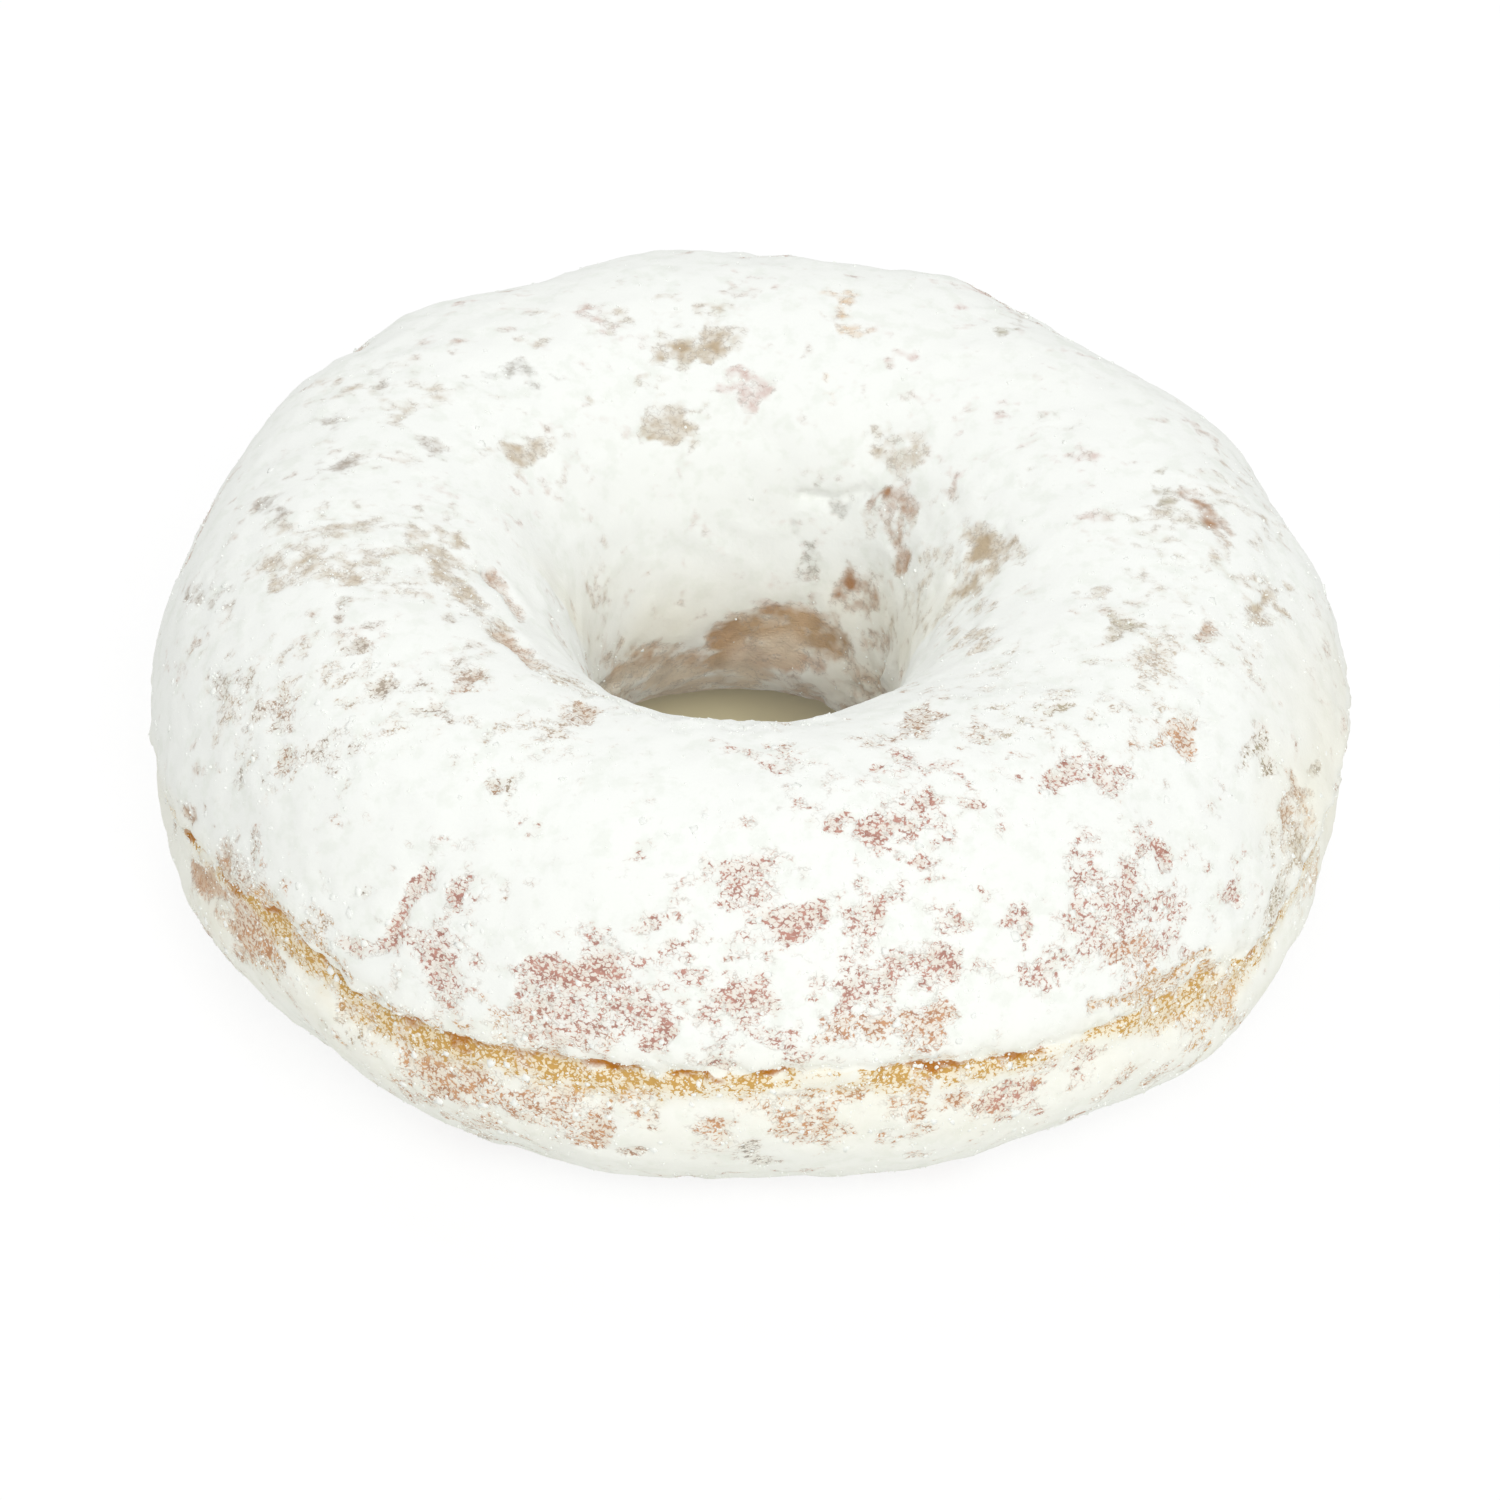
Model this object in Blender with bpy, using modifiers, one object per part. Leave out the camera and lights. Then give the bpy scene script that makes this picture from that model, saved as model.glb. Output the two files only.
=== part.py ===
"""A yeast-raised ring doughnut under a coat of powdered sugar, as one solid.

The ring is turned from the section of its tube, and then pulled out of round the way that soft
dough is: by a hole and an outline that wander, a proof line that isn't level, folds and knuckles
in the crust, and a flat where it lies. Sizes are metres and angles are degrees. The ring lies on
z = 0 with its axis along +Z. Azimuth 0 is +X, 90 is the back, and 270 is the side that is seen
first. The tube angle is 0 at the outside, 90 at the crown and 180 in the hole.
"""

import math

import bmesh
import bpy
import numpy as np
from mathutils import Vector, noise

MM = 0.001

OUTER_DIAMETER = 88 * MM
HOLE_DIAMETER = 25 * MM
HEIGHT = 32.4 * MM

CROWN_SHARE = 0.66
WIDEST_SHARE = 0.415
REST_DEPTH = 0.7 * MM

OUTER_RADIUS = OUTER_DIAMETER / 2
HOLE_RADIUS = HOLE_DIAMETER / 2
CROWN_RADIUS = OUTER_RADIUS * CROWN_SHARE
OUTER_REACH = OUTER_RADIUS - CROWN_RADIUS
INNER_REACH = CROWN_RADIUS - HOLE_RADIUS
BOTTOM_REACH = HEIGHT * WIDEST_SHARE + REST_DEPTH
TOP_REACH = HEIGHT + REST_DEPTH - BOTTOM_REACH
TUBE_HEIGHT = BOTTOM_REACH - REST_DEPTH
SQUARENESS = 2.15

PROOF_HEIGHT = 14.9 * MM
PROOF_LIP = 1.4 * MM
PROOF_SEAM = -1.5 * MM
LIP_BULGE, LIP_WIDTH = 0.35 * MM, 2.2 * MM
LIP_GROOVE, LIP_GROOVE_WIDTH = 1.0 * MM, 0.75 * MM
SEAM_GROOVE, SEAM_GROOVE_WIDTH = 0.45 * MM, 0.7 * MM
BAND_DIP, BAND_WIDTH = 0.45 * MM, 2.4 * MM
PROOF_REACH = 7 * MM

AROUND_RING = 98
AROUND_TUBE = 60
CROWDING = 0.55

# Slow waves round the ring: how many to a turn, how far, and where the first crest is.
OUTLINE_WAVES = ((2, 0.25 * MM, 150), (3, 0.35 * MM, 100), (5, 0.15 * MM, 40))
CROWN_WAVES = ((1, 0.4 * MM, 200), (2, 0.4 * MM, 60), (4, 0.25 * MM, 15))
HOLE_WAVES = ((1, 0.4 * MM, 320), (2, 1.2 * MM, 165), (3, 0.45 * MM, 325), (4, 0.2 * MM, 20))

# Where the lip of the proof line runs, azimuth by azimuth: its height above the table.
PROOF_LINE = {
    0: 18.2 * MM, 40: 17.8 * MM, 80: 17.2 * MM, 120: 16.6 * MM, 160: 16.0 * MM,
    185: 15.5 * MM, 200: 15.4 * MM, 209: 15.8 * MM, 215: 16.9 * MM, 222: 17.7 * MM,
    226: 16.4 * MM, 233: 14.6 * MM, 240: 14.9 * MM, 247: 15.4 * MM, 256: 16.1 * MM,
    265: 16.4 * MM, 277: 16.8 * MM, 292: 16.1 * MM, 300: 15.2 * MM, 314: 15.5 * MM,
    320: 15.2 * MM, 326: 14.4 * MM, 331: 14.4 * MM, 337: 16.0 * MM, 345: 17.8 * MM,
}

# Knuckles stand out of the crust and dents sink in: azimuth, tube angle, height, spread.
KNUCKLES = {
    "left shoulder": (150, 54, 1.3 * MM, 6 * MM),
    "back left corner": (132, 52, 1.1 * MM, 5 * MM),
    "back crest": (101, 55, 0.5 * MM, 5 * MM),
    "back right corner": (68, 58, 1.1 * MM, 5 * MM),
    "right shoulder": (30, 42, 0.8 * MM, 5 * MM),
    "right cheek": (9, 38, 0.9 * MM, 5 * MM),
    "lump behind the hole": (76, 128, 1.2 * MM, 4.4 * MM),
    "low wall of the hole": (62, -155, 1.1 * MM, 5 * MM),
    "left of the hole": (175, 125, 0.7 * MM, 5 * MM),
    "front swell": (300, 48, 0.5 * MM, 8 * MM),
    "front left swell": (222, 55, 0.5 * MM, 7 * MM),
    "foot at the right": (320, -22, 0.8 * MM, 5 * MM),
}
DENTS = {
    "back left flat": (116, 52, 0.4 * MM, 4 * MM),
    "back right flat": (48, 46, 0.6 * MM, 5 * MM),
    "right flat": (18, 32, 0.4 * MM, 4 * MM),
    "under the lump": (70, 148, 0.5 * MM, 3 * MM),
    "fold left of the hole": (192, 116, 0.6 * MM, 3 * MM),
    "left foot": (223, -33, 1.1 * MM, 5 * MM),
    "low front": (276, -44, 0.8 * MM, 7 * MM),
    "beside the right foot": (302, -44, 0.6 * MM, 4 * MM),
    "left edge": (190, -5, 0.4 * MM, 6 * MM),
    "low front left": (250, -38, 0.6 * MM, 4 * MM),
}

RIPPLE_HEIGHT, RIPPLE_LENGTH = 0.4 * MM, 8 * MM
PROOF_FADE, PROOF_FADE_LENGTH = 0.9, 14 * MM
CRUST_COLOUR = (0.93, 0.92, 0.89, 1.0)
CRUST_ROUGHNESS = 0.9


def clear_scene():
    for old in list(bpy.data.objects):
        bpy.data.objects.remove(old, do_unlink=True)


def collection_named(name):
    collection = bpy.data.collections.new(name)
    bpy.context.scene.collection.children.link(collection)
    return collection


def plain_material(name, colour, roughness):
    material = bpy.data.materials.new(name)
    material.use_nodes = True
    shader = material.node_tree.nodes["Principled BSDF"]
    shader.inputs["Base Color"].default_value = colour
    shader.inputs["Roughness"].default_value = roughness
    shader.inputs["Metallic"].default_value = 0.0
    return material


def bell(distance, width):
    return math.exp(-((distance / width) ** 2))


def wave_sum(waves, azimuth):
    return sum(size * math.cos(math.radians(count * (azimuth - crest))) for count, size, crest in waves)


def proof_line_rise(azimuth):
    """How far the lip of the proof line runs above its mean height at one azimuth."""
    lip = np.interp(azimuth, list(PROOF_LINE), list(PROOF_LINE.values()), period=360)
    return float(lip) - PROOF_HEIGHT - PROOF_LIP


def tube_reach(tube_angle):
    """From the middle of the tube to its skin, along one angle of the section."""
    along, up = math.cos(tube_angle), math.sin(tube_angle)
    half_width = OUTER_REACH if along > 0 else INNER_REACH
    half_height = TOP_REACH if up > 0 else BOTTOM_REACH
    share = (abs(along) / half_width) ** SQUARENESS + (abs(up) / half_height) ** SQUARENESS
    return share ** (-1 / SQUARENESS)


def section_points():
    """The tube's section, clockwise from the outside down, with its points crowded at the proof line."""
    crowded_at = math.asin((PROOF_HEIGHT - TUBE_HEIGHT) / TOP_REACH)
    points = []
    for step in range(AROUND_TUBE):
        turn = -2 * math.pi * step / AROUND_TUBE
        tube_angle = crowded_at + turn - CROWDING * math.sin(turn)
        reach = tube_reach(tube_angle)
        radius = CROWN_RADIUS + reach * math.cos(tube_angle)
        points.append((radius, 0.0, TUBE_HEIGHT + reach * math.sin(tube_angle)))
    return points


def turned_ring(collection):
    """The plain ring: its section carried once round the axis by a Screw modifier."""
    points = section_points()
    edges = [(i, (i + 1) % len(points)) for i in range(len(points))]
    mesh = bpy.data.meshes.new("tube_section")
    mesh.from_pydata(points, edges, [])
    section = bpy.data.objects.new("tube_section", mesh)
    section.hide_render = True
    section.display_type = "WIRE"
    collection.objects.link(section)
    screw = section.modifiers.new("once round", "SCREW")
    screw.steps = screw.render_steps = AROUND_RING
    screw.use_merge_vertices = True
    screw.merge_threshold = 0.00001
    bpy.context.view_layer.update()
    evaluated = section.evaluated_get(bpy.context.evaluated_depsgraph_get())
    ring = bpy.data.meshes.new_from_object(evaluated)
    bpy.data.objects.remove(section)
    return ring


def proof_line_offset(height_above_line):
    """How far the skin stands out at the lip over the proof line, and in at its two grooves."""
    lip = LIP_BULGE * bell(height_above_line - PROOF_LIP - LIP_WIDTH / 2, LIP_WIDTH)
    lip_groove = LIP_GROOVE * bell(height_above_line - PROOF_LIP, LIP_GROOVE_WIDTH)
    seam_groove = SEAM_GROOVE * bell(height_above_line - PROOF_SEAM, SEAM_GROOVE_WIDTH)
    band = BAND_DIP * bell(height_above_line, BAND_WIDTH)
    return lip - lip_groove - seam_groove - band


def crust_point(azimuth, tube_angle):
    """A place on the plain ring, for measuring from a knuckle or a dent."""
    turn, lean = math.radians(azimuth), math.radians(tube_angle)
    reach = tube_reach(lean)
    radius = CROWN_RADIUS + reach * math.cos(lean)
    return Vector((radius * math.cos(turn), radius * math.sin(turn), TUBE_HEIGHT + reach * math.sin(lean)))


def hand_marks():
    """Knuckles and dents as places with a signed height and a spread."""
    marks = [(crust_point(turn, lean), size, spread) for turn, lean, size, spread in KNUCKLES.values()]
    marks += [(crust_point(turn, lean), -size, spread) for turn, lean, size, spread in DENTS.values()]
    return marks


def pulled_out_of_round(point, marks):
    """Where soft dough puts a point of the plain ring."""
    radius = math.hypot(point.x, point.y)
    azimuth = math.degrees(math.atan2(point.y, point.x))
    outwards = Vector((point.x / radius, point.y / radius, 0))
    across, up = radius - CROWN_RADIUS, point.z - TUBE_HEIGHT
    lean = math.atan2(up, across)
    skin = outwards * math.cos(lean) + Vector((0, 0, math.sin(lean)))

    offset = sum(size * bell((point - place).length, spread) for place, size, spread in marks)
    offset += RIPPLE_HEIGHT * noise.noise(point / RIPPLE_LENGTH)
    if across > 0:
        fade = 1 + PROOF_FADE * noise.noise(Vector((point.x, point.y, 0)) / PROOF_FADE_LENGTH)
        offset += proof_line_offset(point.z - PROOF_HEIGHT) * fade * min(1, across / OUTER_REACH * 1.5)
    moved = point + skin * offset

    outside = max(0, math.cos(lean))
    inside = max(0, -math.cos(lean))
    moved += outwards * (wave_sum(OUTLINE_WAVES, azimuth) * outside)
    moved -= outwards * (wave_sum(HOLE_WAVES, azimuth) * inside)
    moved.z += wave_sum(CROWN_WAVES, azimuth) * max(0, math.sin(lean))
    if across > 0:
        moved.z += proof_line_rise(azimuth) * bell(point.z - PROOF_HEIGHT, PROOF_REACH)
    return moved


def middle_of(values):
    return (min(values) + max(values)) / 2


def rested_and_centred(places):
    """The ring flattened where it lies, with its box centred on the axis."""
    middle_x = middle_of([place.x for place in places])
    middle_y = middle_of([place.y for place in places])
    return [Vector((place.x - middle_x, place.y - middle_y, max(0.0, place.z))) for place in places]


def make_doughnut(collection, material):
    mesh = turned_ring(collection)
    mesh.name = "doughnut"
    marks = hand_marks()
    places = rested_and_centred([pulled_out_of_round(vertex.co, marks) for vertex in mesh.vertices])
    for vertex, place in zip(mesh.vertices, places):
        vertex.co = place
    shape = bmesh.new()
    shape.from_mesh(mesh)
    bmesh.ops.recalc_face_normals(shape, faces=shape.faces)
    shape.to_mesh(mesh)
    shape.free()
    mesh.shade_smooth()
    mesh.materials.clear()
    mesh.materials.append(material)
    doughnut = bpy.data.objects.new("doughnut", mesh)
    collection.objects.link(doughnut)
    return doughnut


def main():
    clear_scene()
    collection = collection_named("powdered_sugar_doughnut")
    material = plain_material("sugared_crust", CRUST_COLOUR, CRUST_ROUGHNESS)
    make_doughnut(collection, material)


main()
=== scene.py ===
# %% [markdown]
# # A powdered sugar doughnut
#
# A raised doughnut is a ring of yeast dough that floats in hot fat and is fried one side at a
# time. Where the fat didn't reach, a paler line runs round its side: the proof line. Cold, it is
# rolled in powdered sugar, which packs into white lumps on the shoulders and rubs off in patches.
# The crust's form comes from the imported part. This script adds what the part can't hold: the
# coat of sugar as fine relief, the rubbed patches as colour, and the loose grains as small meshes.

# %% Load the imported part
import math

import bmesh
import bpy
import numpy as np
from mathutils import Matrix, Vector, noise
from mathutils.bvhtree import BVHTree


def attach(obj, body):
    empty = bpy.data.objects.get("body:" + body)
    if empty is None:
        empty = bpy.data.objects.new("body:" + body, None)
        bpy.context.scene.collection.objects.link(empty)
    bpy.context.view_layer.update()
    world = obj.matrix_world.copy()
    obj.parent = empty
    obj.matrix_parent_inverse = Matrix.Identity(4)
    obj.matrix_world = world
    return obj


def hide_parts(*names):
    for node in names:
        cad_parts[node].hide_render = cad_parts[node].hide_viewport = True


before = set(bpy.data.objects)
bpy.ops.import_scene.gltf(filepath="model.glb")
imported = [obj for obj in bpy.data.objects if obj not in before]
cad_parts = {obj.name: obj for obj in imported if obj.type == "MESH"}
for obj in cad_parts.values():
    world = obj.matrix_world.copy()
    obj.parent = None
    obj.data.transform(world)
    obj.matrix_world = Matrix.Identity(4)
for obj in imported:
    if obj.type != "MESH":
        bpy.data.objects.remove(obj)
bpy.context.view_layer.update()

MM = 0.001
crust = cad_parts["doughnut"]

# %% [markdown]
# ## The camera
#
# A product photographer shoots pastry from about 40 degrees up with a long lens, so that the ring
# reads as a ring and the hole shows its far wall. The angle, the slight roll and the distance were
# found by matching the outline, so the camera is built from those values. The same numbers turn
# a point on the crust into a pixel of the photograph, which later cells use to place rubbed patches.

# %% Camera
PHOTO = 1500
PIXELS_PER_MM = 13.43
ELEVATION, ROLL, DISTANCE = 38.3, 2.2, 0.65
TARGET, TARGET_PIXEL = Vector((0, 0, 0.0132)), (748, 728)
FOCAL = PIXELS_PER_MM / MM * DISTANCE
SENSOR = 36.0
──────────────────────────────
» WHAT THE TASK ASKS:
Starting at the first line of the material above, reproduce each line exactly up to and including the line with "REST_DEPTH = 0.7 * MM".

» CORRECT ANSWER:
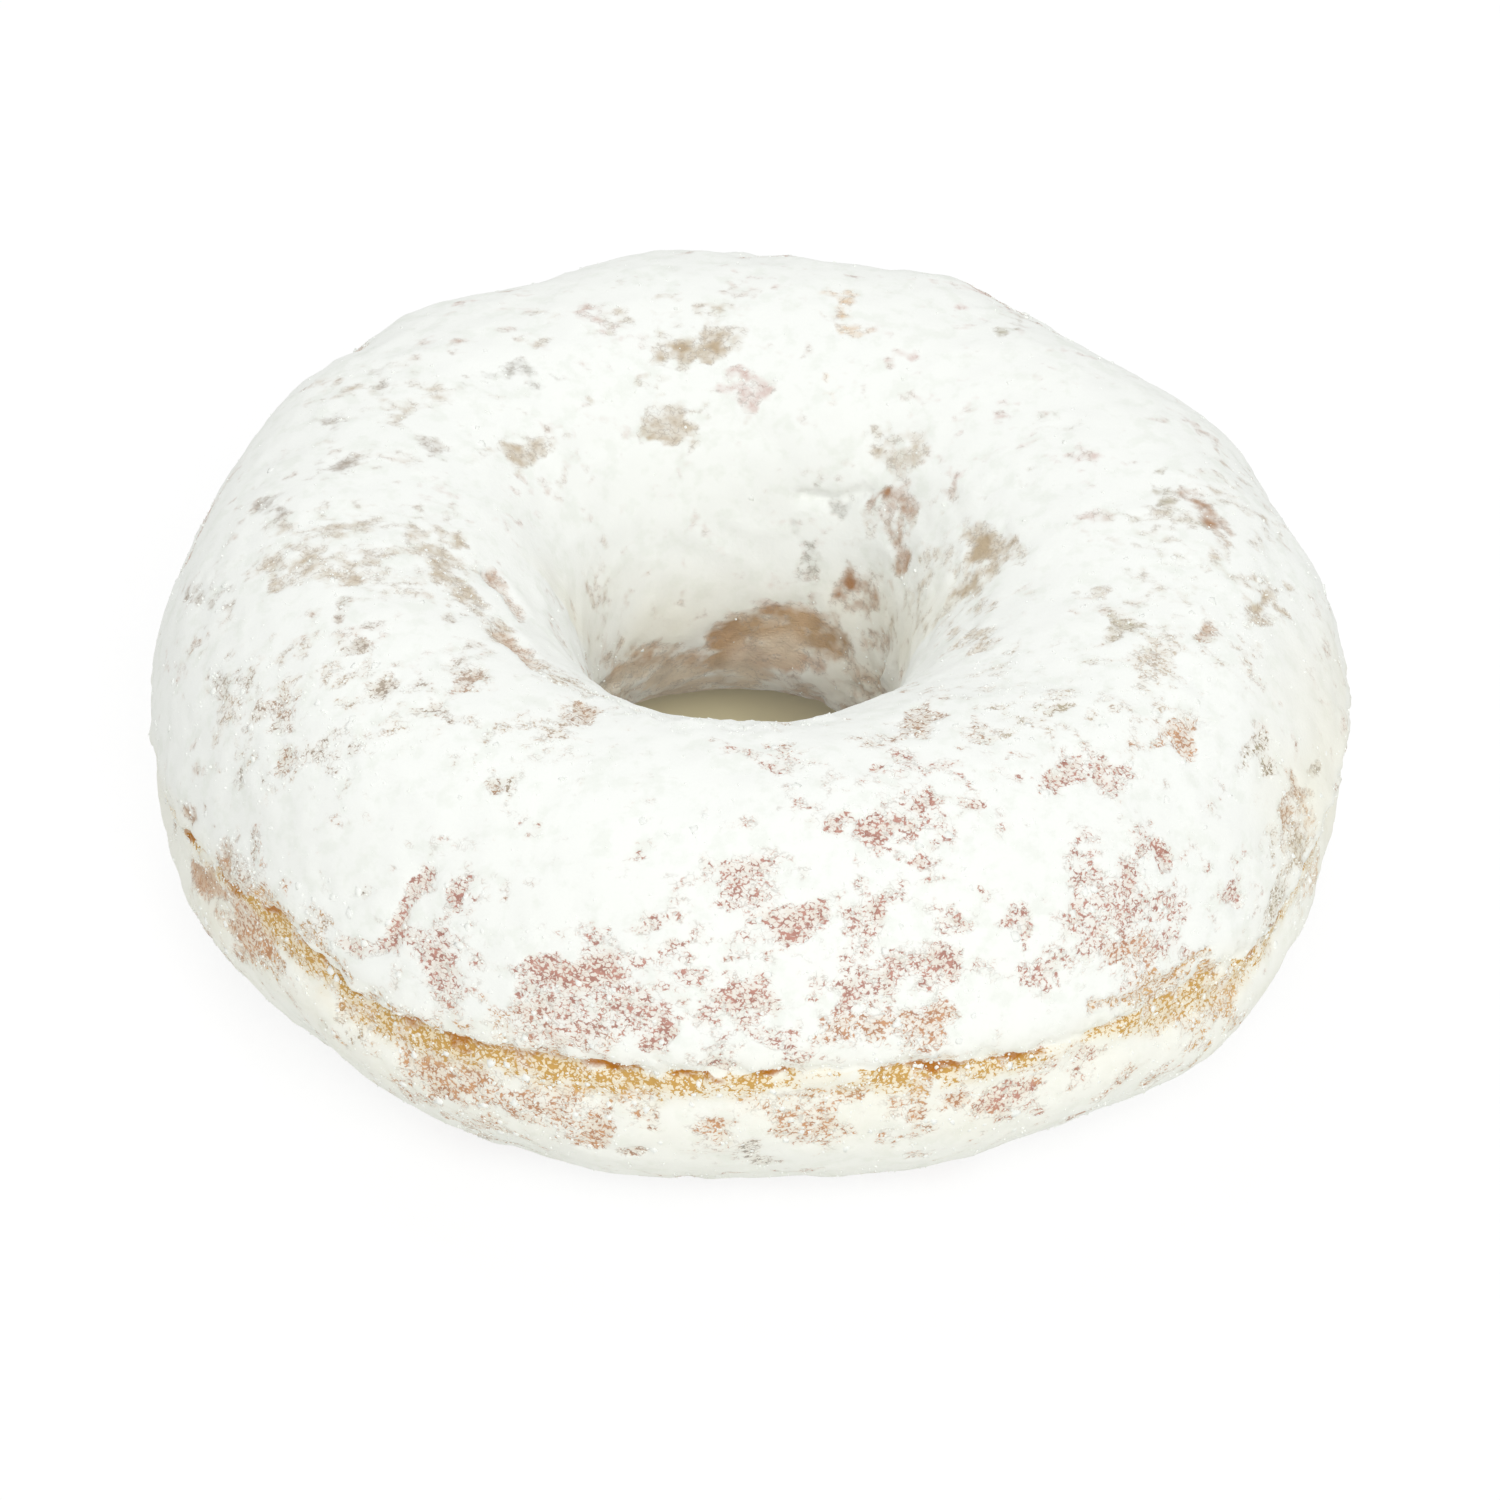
Model this object in Blender with bpy, using modifiers, one object per part. Leave out the camera and lights. Then give the bpy scene script that makes this picture from that model, saved as model.glb. Output the two files only.
=== part.py ===
"""A yeast-raised ring doughnut under a coat of powdered sugar, as one solid.

The ring is turned from the section of its tube, and then pulled out of round the way that soft
dough is: by a hole and an outline that wander, a proof line that isn't level, folds and knuckles
in the crust, and a flat where it lies. Sizes are metres and angles are degrees. The ring lies on
z = 0 with its axis along +Z. Azimuth 0 is +X, 90 is the back, and 270 is the side that is seen
first. The tube angle is 0 at the outside, 90 at the crown and 180 in the hole.
"""

import math

import bmesh
import bpy
import numpy as np
from mathutils import Vector, noise

MM = 0.001

OUTER_DIAMETER = 88 * MM
HOLE_DIAMETER = 25 * MM
HEIGHT = 32.4 * MM

CROWN_SHARE = 0.66
WIDEST_SHARE = 0.415
REST_DEPTH = 0.7 * MM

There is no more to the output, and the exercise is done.